Our post-incident audit of sensitive mutations—team membership changes, role changes, and workspace invitations—across all affected workspaces found no evidence of malicious abuse.

Our response

Following identification of the issue, we completed an initial set of remediation activities:

  • Reverted the code change within one hour of deployment
  • Force-reloaded all desktop and web clients to clear cached data
  • Logged out all mobile sessions active during the window
  • Conducted an audit of access and modification logs for affected workspaces

We notified affected workspace contacts within 48 hours of the incident. For customers who requested additional detail, we provided per-workspace exposure summaries covering activity associated with each exposure vector during the window.
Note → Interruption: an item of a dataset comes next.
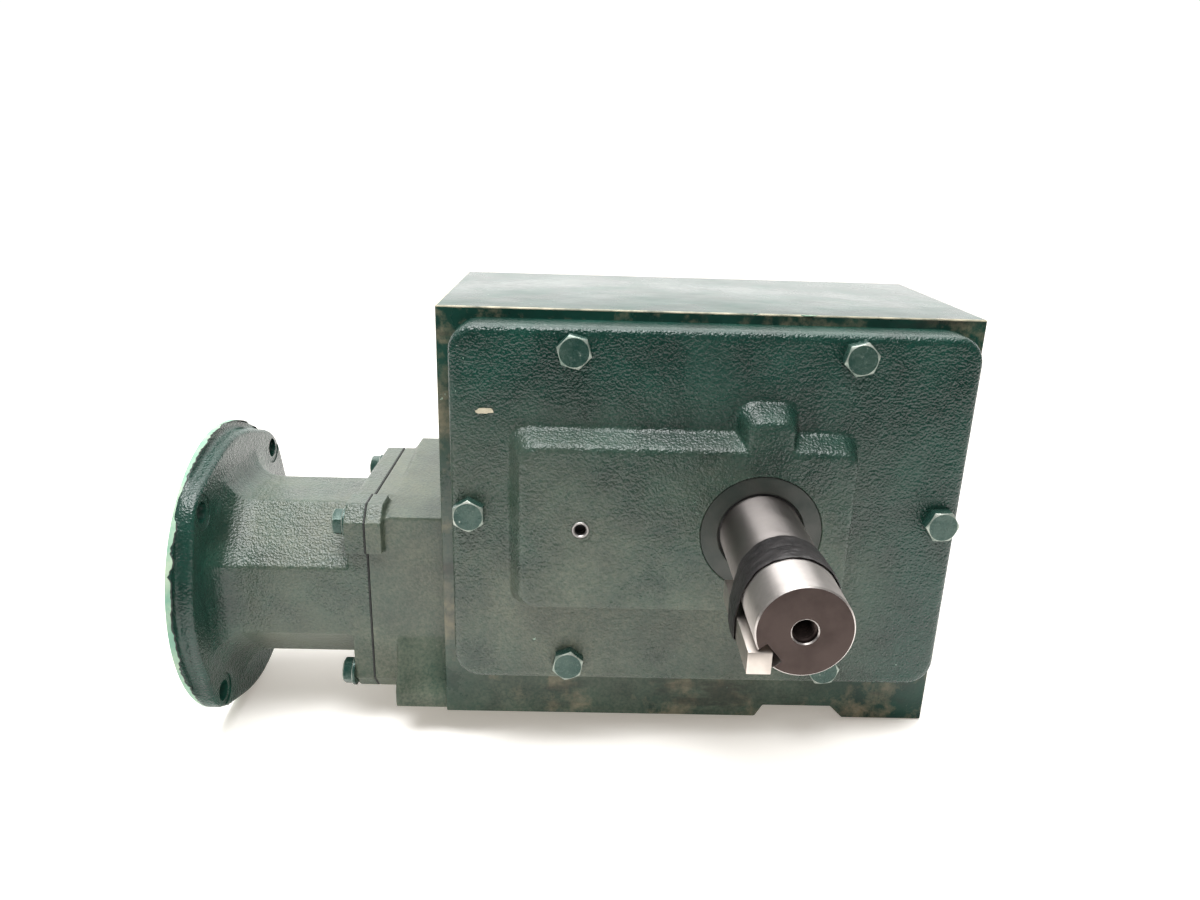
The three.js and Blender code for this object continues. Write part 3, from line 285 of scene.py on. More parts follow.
# ------------------------------------------------------------------ node helpers for materials
class Nodes:
    """A short way to wire a node material."""

    def __init__(self, name):
        self.material = bpy.data.materials.new(name)
        self.material.use_nodes = True
        self.tree = self.material.node_tree
        self.shader = self.tree.nodes["Principled BSDF"]
        self.coords = self.tree.nodes.new("ShaderNodeTexCoord").outputs["Object"]

    def link(self, source, target):
        self.tree.links.new(source, target)

    def noise(self, scale, detail=3.0, rough=0.55, stretch=(1, 1, 1), shift=0.0):
        mapping = self.tree.nodes.new("ShaderNodeMapping")
        mapping.inputs["Scale"].default_value = stretch
        mapping.inputs["Location"].default_value = (shift, shift, shift)
        self.link(self.coords, mapping.inputs["Vector"])
        node = self.tree.nodes.new("ShaderNodeTexNoise")
        node.inputs["Scale"].default_value = scale
        node.inputs["Detail"].default_value = detail
        node.inputs["Roughness"].default_value = rough
        self.link(mapping.outputs[0], node.inputs["Vector"])
        return node.outputs["Fac"]

    def spots(self, scale, stretch=(1, 1, 1)):
        mapping = self.tree.nodes.new("ShaderNodeMapping")
        mapping.inputs["Scale"].default_value = stretch
        self.link(self.coords, mapping.inputs["Vector"])
        node = self.tree.nodes.new("ShaderNodeTexVoronoi")
        node.inputs["Scale"].default_value = scale
        self.link(mapping.outputs[0], node.inputs["Vector"])
        return node.outputs["Distance"]

    def ramp(self, value, low, high, from_value=0.0, to_value=1.0):
        node = self.tree.nodes.new("ShaderNodeMapRange")
        node.inputs["From Min"].default_value = low
        node.inputs["From Max"].default_value = high
        node.inputs["To Min"].default_value = from_value
        node.inputs["To Max"].default_value = to_value
        self.link(value, node.inputs["Value"])
        return node.outputs["Result"]

    def math(self, operation, first, second):
        node = self.tree.nodes.new("ShaderNodeMath")
        node.operation = operation
        for socket, value in zip(node.inputs, (first, second)):
            if isinstance(value, (int, float)):
                socket.default_value = value
            else:
                self.link(value, socket)
        return node.outputs[0]

    def position(self, axis):
        node = self.tree.nodes.new("ShaderNodeSeparateXYZ")
        self.link(self.coords, node.inputs[0])
        return node.outputs[axis]

    def mix(self, factor, first, second):
        node = self.tree.nodes.new("ShaderNodeMix")
        node.data_type = "RGBA"
        self.link(factor, node.inputs[0])
        for socket, value in ((node.inputs[6], first), (node.inputs[7], second)):
            if isinstance(value, tuple):
                socket.default_value = (*value, 1)
            else:
                self.link(value, socket)
        return node.outputs[2]

    def bump(self, height, distance, strength=1.0, normal=None):
        node = self.tree.nodes.new("ShaderNodeBump")
        node.inputs["Strength"].default_value = strength
        node.inputs["Distance"].default_value = distance
        self.link(height, node.inputs["Height"])
        if normal is not None:
            self.link(normal, node.inputs["Normal"])
        return node.outputs["Normal"]

    def color(self, value):
        self.put("Base Color", value)

    def put(self, name, value):
        socket = self.shader.inputs[name]
        if isinstance(value, tuple):
            socket.default_value = (*value, 1)
        elif isinstance(value, (int, float)):
            socket.default_value = value
        else:
            self.link(value, socket)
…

Next steps and improvements

This incident revealed gaps in how we validate and deploy changes to our access control layer. We've already made the following changes:

  • Expanded integration test coverage that validates permission boundaries across deployment environments, team types, user roles, guest access, and authentication methods.
  • Implemented limits to cap the number of notification items rendered in a single digest email.

Additional followup tasks we will prioritize are:

  • Tighten enforcement of pre-deployment security review, by human and agent, for any changes to authorization-related code paths.
  • Improve operational monitoring for anomalous authorization layer behavior and permission boundary violations.
  • Extend internal logging system to provide a higher level of visibility into workspace related events.
  • Allow workspace admins / owners to configure specific security contacts for future notifications.
  • Document incident data collection process to enable faster analysis in future incidents.

We take the trust our customers place in us seriously, and we're committed to the actions above and continued transparency in our incident response.